We can keep that from happening by specifying the tolerance for the adapter thickness as +/- a, and making the nominal adapter thickness shorter than the difference in flange focal distances by a. Now, the lens will always focus to infinity if the manufacturers of the camera and lens had similar ideas about what the tolerances should be.
So, what should a be? Let’s assume the adapter thickness is achieved through precision surface grinding. A little Internet research shows that standard surface grinding tolerances are about +/- 0.0003 inches.
Then our nominal adaptor would be too short by 0.0003 inches, and, paired with a nominal camera/lens combination, would produce focusing errors like this:
If the worst-case short adapter were teamed with the worst-case short camera and lens combination, the focusing error would look like this:
Let’s see. An 18mm lens could be off so far that when it’s focused to infinity, the marking on the barrel would say it was focused to about 150 feet, That’s certainly within the tolerance allowed by the depth of field of an 18mm lens, even if it’s fast.

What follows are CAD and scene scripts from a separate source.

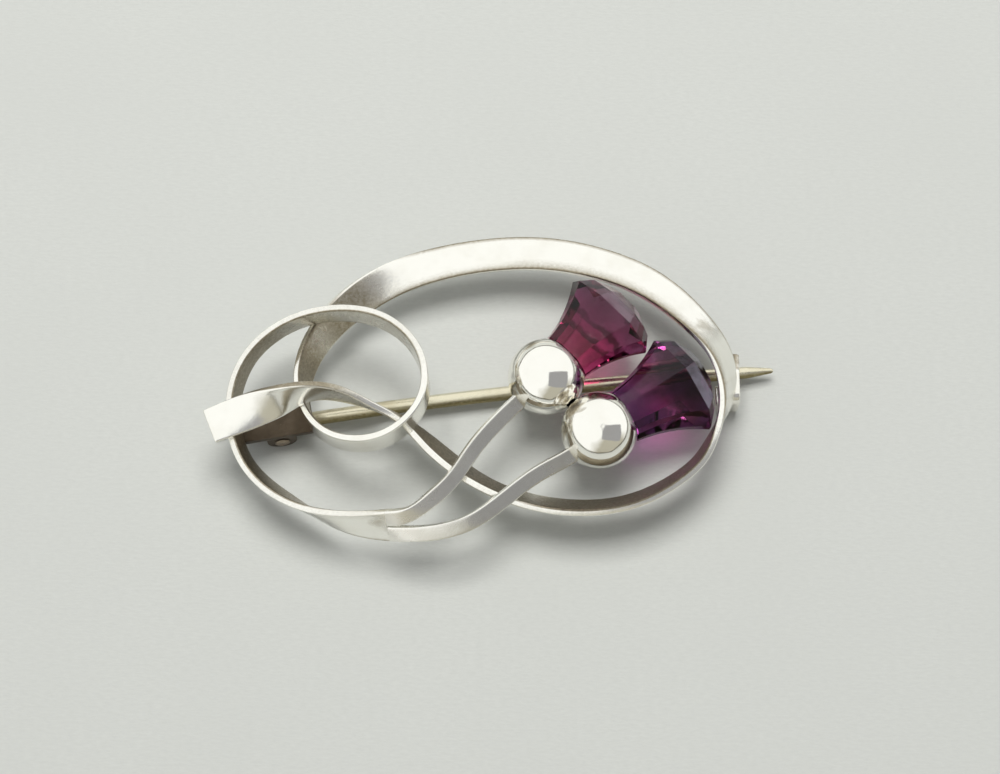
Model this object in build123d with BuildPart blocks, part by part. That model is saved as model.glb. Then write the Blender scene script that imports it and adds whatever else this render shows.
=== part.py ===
from build123d import *
from collections import namedtuple
from math import acos, cos, degrees, radians, sin, sqrt
import os

# A brooch bent from one long silver ribbon: a square-cut tail, an open oval, a small
# loop over it, and two stems split from the ribbon's end. Each stem carries a round
# globe with a fan-shaped cut stone, the two thistle heads. A slightly sprung pin with
# an eye turns on a rivet between two ears and closes beside a hooked catch.
# X runs along the brooch, Y across it, Z up from the surface that it lies on.

# Ribbon
brooch_length = 43.0        # tail end to the right-hand bend
brooch_breadth = 25.0       # across the oval
ribbon_width = 2.9
ribbon_thickness = 0.65
saw_cut = 0.3               # width lost where the ribbon is split in two

# Globes and their seats
globe_radius = 3.1
globe_height = 3.1          # centre above the ribbon's lowest edge
upper_setback = 14.55       # right-hand bend to the upper globe's centre
globe_joint = 0.04          # how far the globes are let into each other
globe_band = 9              # degrees of a globe's outline to each of its narrow bands
seat_offset = 2.25          # flat seat, from the globe's centre

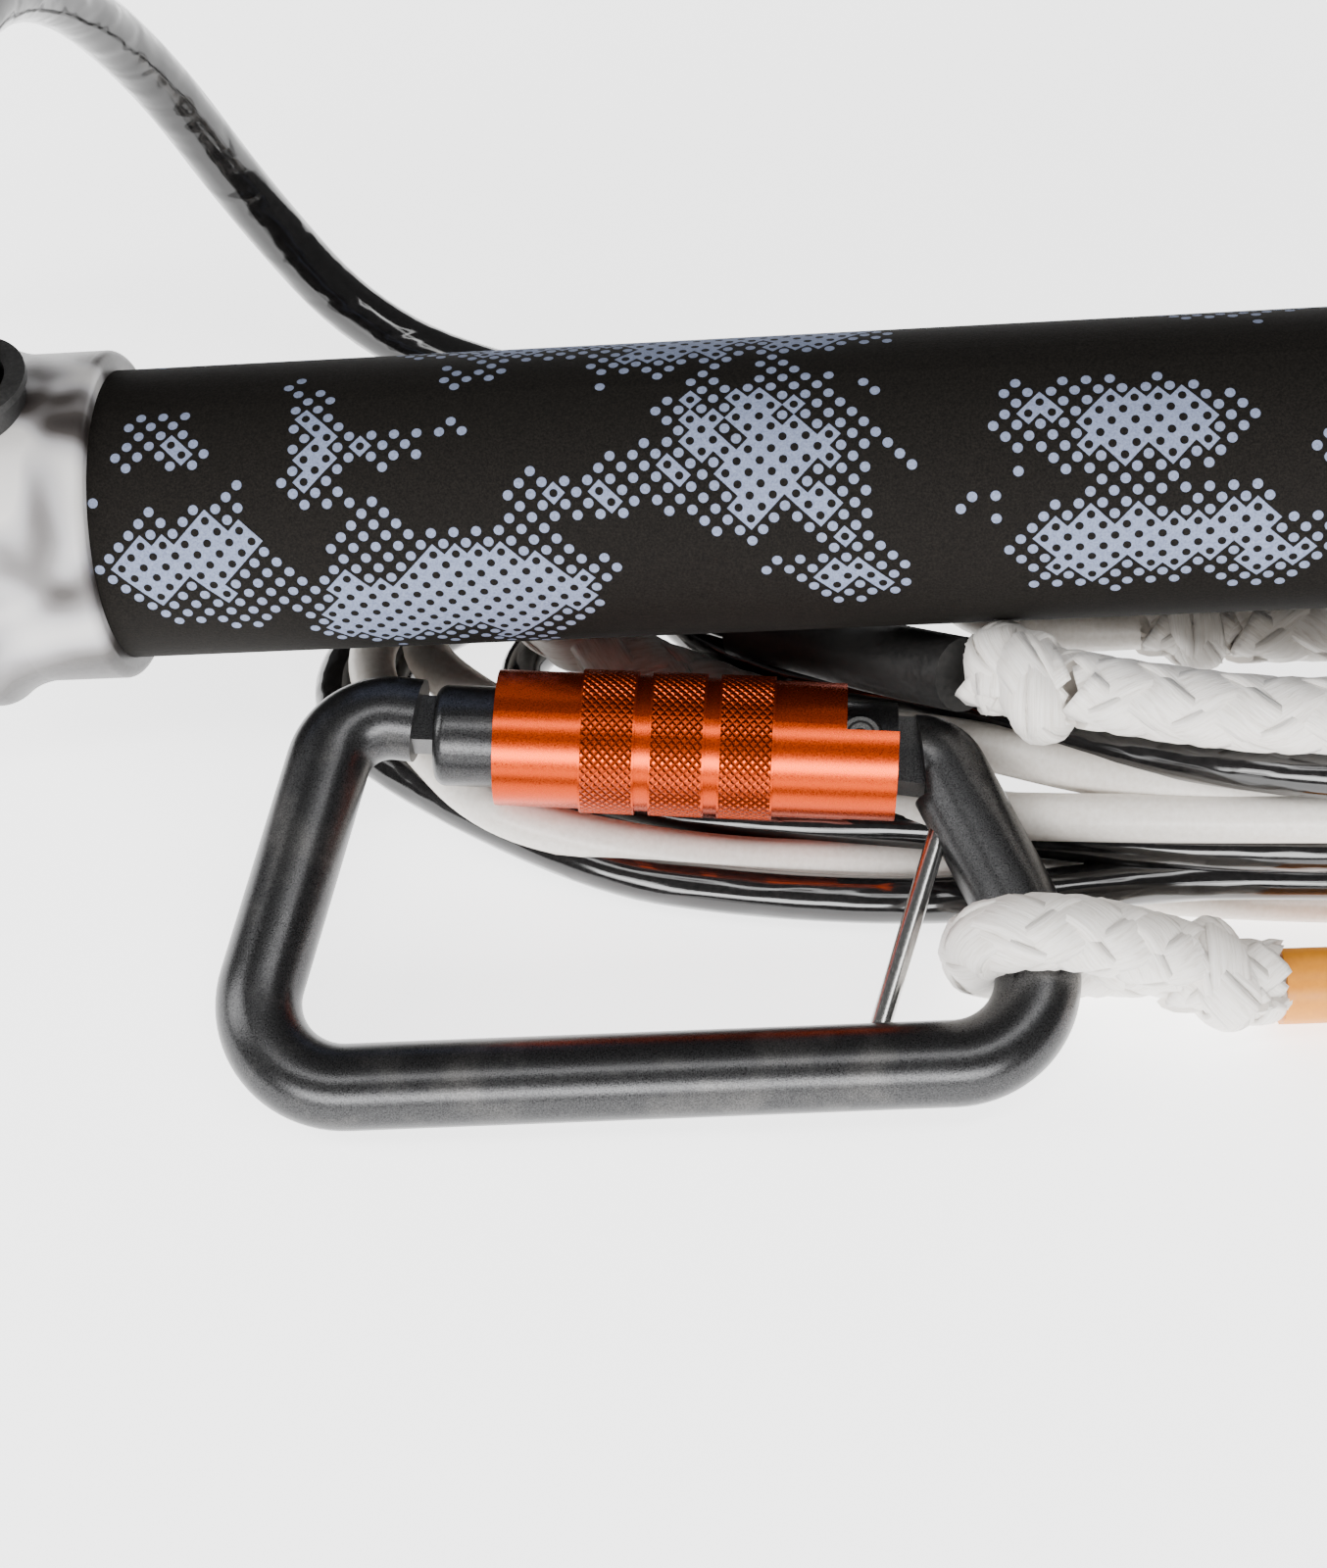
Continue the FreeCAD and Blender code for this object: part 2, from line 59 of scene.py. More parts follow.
# Carabiner and gate
CARABINER_AT = (-63, -45.25, 6.29)
CARABINER_TURN = (16, -1.5, 1.7)
PIVOT = (28.1, 41.2, 0)
GATE_SLOPE = 5.0
SLEEVE_R = 8.6
BAND_STARTS = (-34.9, -26.2, -17.6)
BAND_LENGTH = 6.9

# Rope
LINE_R = 3.1
BRIDLE_R = 4.0
YELLOW_R = 4.8
COVER_R = 4.75
BRAID_R = 4.7
KNOT_R = 7.3
KNOT_LENGTH = 14.6


def placement(at, turn):
    """A piece's own frame in the row frame, in metres."""
    angles = [math.radians(a) for a in turn]
    return Matrix.Translation(Vector(at) * MM) @ Euler(angles, "XYZ").to_matrix().to_4x4()


HANDLE = placement(HANDLE_AT, HANDLE_TURN)
CARABINER = placement(CARABINER_AT, CARABINER_TURN)
GATE = CARABINER @ placement(PIVOT, (0, 0, -GATE_SLOPE))


def spot(matrix, x, y, z):
    """A point given in a piece's own millimetres, in the row frame's millimetres."""
    return tuple(matrix @ (Vector((x, y, z)) * MM) / MM)


# ---------------------------------------------------------------- node helpers


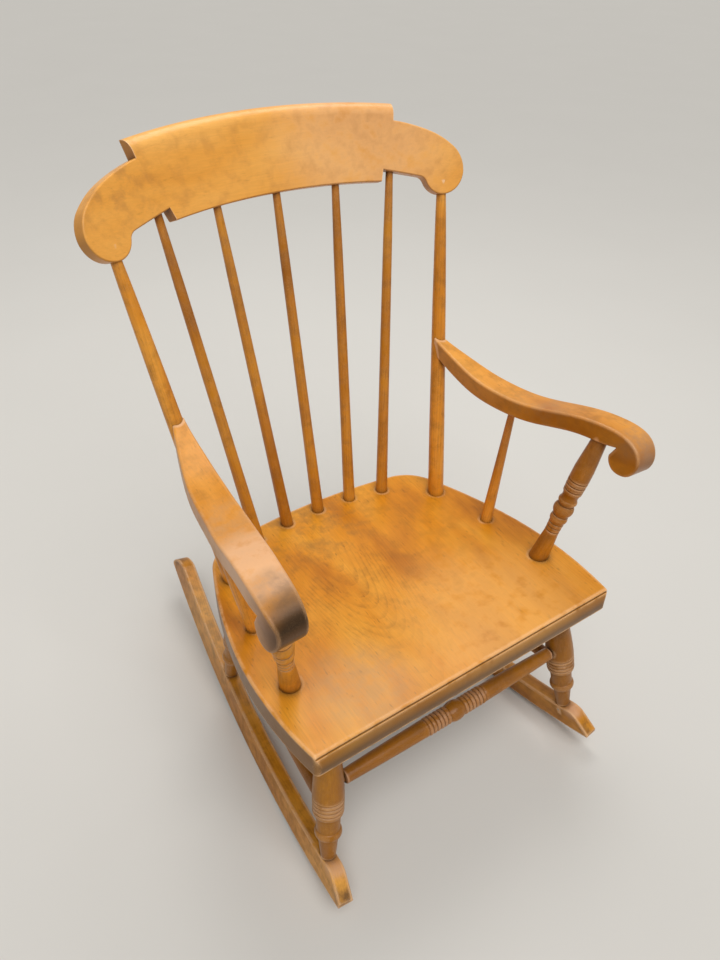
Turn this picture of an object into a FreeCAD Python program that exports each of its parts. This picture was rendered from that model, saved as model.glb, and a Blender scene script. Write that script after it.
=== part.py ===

So why do we see adapters from everybody but Kipon — at least everybody I’ve tried: Novoflex, Metabones, Fotodiox, MTF, adn some others — short by so much?
It’s a puzzlement to me. Is it hard for them to hold the kind of tolerances I’m positing above? Are they biasing their design specs so that truly out-of-tolerance lenses, ones that wouldn’t focus to infinity on their native bodies, will focus to infinity on adapted bodies?
I’d appreciate input from anyone who has a good understanding of modern machining tolerances.